COMICS: Essential Godzilla? Why yes, it is
One of my favorite guilty pleasures in comics is Marvel's short-lived "Godzilla, King of the Monsters" title from the 1970s. It ain't high art, but it was a blast at age 9, and the entire 24-issue run was recently collected in one of Marvel's fab black-and-white "Essential" volumes, perfect for us grown-up comic fans with a nostalgia jones to feed. While "Essential Godzilla" suffers a bit more than some series might from lack of color, at $19.99 for the entire series in one book, it's a stone-cold giant-monster groove. I tore through it in a few hours and ended up with dreams of having radioactive fire-breath.
The series came at an odd time for Marvel Comics, when they featured many merchandising-born comics such as "Micronauts," "ROM" and "Star Wars." With a kind of "anything-goes" sensibility unlike most of today's comics, "Godzilla" was a lighthearted romp through the giant monster genre. Read in one Big Gulp-sized 400-page go, it's a parade of lizard-chasing fun, although I admit you might have kind of had to be there to totally appreciate it without nitpicking. It's vintage 1970s Marvel.

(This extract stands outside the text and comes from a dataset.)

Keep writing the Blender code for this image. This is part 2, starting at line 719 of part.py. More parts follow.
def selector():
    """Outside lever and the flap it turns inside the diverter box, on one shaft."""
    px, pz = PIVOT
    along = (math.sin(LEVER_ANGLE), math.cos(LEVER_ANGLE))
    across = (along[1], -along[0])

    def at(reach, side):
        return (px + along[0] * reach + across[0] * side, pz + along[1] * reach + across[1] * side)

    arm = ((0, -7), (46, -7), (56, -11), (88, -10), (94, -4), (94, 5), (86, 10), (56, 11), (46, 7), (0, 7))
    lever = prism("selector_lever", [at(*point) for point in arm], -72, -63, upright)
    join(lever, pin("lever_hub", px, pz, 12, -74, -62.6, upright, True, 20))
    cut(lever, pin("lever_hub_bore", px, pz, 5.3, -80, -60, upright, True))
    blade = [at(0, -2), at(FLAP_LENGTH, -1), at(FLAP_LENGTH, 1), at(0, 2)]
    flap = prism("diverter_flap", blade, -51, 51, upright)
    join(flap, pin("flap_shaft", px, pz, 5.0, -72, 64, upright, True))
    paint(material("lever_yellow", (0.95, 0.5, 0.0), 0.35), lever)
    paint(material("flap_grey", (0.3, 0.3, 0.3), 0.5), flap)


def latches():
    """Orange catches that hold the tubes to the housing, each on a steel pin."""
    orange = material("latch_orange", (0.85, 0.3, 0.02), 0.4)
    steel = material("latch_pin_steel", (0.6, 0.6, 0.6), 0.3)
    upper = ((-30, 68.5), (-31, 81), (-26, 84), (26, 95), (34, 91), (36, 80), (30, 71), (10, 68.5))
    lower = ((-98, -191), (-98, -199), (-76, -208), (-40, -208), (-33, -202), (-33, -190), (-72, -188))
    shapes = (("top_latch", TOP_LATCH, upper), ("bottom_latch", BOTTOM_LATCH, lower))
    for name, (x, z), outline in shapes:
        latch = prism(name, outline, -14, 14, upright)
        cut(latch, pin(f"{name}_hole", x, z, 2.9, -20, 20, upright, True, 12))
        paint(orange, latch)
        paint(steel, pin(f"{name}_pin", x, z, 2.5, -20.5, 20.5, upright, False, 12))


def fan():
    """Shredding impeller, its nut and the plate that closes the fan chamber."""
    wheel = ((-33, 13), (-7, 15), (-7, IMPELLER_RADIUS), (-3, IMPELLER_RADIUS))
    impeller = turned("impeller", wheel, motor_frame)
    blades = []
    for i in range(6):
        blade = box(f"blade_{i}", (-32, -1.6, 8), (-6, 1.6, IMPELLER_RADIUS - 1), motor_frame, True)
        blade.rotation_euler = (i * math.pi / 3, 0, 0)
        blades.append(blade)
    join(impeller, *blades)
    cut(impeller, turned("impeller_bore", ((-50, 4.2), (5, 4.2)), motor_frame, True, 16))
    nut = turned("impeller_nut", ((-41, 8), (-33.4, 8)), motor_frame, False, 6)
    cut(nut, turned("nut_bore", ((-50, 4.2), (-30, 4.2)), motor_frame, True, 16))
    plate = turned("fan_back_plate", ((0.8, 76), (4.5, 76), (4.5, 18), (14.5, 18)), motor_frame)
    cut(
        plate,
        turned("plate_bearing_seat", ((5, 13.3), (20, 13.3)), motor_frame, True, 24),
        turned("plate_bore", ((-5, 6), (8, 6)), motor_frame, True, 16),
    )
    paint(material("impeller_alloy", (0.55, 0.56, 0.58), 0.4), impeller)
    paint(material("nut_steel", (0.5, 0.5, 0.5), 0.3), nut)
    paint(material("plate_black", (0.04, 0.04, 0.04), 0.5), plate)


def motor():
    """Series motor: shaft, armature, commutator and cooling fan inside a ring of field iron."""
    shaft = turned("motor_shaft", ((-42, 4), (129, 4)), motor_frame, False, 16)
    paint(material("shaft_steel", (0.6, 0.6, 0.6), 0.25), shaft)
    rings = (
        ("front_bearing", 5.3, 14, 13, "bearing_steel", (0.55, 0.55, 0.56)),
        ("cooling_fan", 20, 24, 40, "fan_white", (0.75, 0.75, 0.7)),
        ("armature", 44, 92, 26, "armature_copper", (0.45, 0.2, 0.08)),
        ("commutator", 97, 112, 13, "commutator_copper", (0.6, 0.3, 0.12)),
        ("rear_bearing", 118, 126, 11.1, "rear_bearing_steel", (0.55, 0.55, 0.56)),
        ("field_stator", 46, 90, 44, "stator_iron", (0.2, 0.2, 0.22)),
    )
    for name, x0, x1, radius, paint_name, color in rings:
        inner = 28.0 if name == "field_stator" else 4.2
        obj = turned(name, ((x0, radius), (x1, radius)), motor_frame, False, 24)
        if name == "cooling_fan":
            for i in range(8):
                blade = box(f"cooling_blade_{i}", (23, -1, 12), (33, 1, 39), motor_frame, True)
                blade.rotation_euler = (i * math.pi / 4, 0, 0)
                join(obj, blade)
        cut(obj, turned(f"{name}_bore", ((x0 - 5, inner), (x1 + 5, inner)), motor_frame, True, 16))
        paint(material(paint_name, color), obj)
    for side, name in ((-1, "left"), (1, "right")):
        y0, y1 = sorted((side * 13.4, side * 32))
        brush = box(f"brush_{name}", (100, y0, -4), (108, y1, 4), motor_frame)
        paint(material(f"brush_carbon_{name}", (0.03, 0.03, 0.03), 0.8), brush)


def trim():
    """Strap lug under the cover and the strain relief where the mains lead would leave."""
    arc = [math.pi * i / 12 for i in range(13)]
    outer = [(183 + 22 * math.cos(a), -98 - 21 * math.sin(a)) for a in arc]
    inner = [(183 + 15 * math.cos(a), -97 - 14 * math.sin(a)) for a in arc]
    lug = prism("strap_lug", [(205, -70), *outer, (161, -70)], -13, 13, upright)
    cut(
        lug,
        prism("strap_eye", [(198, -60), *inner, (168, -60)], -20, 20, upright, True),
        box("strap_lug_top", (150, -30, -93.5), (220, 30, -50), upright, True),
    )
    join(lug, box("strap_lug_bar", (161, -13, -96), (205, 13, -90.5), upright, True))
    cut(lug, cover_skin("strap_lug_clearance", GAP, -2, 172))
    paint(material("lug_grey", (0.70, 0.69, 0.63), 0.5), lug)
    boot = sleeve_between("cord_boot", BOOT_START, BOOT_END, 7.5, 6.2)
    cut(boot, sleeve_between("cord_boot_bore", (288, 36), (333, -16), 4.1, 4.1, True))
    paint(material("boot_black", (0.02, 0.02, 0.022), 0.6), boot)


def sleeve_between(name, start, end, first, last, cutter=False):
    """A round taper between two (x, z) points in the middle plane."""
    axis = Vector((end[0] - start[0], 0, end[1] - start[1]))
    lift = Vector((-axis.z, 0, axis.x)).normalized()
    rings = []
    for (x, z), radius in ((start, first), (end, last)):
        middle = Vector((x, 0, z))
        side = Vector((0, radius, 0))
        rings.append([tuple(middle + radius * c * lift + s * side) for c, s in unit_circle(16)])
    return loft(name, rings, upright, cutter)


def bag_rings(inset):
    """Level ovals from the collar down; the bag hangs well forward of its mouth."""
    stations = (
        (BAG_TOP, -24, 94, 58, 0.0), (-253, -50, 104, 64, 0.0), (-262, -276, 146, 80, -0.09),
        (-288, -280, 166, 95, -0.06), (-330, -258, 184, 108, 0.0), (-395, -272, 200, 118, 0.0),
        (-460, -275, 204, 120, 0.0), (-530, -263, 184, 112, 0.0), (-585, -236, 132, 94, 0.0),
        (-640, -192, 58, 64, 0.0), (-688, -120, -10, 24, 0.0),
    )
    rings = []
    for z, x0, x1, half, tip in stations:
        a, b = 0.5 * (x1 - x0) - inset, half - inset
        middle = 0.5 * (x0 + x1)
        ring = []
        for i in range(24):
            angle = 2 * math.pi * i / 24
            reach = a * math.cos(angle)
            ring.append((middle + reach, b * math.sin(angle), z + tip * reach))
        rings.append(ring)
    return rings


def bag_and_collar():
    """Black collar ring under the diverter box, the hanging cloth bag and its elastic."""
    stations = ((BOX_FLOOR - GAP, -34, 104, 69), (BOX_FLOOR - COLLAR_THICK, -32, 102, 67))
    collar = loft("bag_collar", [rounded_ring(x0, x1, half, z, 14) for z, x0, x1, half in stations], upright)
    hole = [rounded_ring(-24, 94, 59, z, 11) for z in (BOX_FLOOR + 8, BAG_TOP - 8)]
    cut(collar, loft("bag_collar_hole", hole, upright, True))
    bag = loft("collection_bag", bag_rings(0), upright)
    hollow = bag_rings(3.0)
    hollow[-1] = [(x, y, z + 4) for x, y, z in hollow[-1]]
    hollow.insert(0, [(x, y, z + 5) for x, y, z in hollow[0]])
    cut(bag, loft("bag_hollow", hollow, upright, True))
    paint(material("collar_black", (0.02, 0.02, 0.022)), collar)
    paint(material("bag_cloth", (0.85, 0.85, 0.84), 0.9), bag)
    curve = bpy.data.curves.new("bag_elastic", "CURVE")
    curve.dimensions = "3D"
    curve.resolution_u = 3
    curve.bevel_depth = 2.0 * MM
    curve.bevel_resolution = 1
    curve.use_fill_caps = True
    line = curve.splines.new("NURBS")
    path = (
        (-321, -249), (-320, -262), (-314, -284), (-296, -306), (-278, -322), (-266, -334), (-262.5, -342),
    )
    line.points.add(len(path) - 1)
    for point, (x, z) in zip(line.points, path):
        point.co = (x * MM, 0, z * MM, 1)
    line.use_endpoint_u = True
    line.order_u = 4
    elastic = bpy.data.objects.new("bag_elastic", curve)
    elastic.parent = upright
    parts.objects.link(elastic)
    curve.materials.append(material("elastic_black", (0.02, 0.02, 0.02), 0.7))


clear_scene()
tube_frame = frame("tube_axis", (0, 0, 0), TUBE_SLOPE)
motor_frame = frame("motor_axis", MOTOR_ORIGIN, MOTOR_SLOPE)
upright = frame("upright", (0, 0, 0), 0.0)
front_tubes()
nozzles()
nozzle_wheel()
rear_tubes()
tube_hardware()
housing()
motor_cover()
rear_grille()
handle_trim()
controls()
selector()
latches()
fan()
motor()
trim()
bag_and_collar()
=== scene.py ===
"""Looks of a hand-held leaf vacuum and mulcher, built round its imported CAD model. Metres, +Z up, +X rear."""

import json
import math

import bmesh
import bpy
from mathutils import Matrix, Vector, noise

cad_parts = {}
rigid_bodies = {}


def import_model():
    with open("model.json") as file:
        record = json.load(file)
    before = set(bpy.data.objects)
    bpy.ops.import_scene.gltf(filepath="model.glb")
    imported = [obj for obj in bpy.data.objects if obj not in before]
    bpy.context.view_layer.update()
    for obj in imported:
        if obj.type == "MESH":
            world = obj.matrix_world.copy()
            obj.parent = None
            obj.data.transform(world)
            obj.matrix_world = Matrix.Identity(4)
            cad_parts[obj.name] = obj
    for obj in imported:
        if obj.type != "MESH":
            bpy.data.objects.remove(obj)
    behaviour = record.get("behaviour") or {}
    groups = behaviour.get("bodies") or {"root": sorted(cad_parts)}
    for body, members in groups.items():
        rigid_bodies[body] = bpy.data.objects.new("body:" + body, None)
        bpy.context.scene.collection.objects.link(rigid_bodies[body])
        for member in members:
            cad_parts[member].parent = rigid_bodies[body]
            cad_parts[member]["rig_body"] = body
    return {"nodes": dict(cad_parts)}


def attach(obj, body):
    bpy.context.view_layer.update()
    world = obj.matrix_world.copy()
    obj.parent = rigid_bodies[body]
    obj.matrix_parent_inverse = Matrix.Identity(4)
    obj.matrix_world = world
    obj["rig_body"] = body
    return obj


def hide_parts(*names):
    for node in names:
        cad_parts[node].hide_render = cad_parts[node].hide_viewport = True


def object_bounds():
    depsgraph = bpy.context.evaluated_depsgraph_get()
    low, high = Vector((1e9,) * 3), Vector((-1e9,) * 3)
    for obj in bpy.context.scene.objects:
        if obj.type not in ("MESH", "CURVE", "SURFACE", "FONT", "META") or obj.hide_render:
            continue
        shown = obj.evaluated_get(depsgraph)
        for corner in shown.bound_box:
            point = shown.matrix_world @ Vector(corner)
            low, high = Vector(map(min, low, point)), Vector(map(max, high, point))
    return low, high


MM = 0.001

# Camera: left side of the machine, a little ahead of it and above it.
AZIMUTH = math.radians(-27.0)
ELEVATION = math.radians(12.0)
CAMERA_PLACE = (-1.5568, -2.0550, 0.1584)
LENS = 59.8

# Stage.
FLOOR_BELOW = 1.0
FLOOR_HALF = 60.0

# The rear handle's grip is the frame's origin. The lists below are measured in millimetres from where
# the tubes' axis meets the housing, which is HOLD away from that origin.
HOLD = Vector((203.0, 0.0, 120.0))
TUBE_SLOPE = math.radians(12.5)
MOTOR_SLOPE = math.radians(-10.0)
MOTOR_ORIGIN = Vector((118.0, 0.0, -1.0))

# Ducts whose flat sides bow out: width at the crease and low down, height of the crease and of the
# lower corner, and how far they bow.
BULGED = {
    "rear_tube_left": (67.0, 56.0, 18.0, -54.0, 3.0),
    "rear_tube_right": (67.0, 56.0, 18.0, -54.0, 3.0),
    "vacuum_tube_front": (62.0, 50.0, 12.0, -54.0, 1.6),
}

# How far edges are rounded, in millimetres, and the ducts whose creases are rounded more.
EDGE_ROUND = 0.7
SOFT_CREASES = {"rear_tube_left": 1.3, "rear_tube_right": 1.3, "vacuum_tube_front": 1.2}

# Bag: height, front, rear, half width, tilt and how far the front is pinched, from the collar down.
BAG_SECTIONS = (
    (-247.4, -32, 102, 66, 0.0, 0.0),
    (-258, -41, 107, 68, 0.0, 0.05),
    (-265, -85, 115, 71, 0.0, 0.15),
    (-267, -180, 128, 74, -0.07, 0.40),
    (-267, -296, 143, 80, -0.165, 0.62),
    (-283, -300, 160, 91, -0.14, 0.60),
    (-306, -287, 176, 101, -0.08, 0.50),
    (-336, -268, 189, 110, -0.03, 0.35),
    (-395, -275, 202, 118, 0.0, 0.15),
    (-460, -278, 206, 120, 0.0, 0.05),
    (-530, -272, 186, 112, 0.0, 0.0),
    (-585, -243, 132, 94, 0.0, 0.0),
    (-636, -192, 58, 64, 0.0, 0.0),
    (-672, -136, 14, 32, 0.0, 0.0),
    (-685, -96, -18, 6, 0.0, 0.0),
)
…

One of the things I love about the "Godzilla" comic is the fun the creators have with the basic stereotype of "Godzilla comes to town, stomps town." Old greenie spends the entire series stomping around 1970s America, flattening towns like Salt Lake City, Seattle and Las Vegas, apparently not killing a single person in the process. But as the title ran through its run, the creators go out in wild directions. Some don't quite work (Godzilla fighting cattle rustlers in Wyoming springs to mind, although it did bring us the priceless panel like the one below), and there's a long-winded battle with aliens that drags down a few issues. But it's terrific fun to watch Godzilla meet up with Marvel heroes like the Fantastic Four, The Avengers and the Champions. (Thor and Godzilla wrestling at the Empire State Building is a particularly iconic moment.)

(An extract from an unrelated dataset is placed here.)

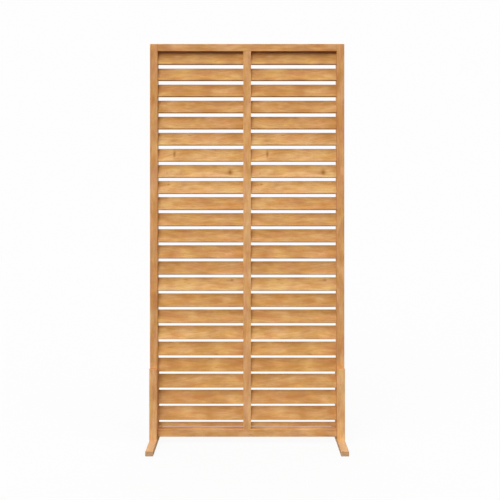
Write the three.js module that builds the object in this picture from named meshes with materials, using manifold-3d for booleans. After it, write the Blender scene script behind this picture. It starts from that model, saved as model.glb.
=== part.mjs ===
// Garden privacy screen: a free-standing hardwood frame with a mullion down its middle, two columns
// of fixed slats that lean back at the top, and a foot under each stile with a cheek before and
// behind it. The slats are held by round-ended tenons in slanted mortises.
// Millimetres, +Z up. X runs across the screen and the front faces -Y. The origin is on the ground,
// midway between the two feet and midway through the frame's depth.

import * as THREE from "three";
import { mergeVertices } from "three/addons/utils/BufferGeometryUtils.js";
import Module from "manifold-3d";

const wasm = await Module();
wasm.setup();

// Driving dimensions: overall
const screenWidth = 890;
const screenHeight = 1830;

// Frame
const frameDepth = 35;
const stileWidth = 35; // feet and cheeks are as wide, so the legs are flush with the stiles
const mullionWidth = 35;
const topRailHeight = 33;
const bottomRailHeight = 35;
const bottomRailLift = 31.5; // from the ground to the rail's underside
const railTenonLength = 20;
const railTenonThickness = 12;
const railTenonShoulder = 6; // above and below the tenon
const mullionTenonLength = 15;
const mullionTenonThickness = 12;
const mullionTenonShoulder = 6; // on each side of the tenon

// Slats
const slatRows = 24;
const slatWidth = 61.2;
const slatThickness = 10;
const slatLean = THREE.MathUtils.degToRad(19); // from upright, top edge back
const slatEase = 2; // radius of the long edges
const slatTenonLength = 11;
const slatTenonThickness = 6;
const slatTenonShoulder = 5; // above and below the tenon
const topSlatHeadroom = 1; // from the top slat to the top rail
const lastSlatShow = 25.2; // how far the lowest slat stands up above the bottom rail
const lastSlatDrain = 4.5; // from the lowest slat, ripped narrow, to the bottom rail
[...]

Doug Moench's scripts are a bit thin on characterization and heavy on repetition, and Herb Trimpe's art can sometimes get rather static (particularly with the humans – he draws a great Godzilla though). And the title might just have the most annoying supporting character in comics history with Rob Takiguchi, a spoiled brat 12-year-old Godzilla-lover who runs around telling everyone Godzilla is just misunderstood, and who is usually crying salty tears when he appears. Yeesh! But the title also boasts the hard-edged wisdom of its Javert, SHIELD Agent "Dum Dum" Dugan, who wears a bowler hat that radically clashes with his slick spandex jumpsuit, is usually chewing on a cigar and muttering crusty asides about "stinking monsters."

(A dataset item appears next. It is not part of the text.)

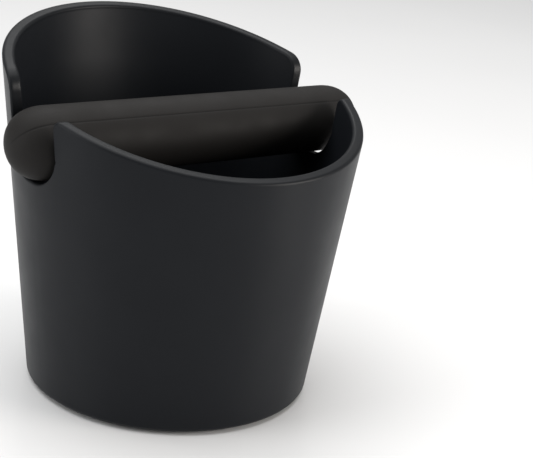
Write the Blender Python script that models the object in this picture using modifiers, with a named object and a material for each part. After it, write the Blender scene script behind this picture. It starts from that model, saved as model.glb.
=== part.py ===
"""Espresso knock box: a tapered bucket with an oblique rim, a rubber-covered steel bar
lying in two open slots, and a non-slip pad let into the underside.

Metres, +Z up. The origin is the middle of the pad's underside, on the worktop.
The bar runs along X. The rim is low at the front (-Y) and high at the back (+Y)."""

from math import asin, atan, cos, hypot, pi, sin, sqrt

import bmesh
import bpy

# Bucket
FOOT_RADIUS = 0.0551          # outer radius of the cone where it meets z = 0
WALL_TAPER = 0.111            # radius gained per metre of height
WALL = 0.0045                 # wall thickness, measured level
RIM_HEIGHT = 0.1171           # height of the rim plane on the bucket's axis
RIM_SLOPE = 0.2745            # rise of the rim plane toward the back
SLOT_EDGE = 0.0009            # rounding of the wall's two corners round the slots
RIM_EDGE = 0.0013             # and along the rim
CORNER_RADIUS = 0.0022        # outer corner under the wall
FLOOR = 0.0035                # floor thickness
FLOOR_FILLET = 0.0060         # inner corner between floor and wall
FLOOR_RING = 0.0220           # radius of the innermost ring of floor faces

# Bar
BAR_RADIUS = 0.0132
BAR_DROP = 0.0172             # axis of the bar below the rim plane, in the middle
BAR_HEIGHT = RIM_HEIGHT - BAR_DROP
DOME_LENGTH = 0.0148          # how far each domed end runs past the cylindrical part
DOME_POWER = 2.36             # 2 is an ellipse; higher is blunter
DOME_INSET = 0.0039           # the domes start this far inside the bucket's outer face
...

The best sequence is the multi-part storyline where Godzilla is shrunk down to the size of a rat. Let me repeat – Godzilla shrunk down to the size of a rat? How is that not comics gold? Even better, the "shrinking gas" used on him slowly wears off and he grows larger, resulting in scenes like this where Godzilla runs around New York City wearing a trenchcoat and hat. In disguise, you see. Genius!
It's a shame the series ended just as the creators were loosening up enough to do wacky stuff like this, but then again, there's probably only so far you can take Godzilla as the star of his own comic. Either way, if you're at all a fan of the big mean lizard, "Essential Godzilla" lives up to its name as a '70s time capsule and an entertainingly goofy series in its own right.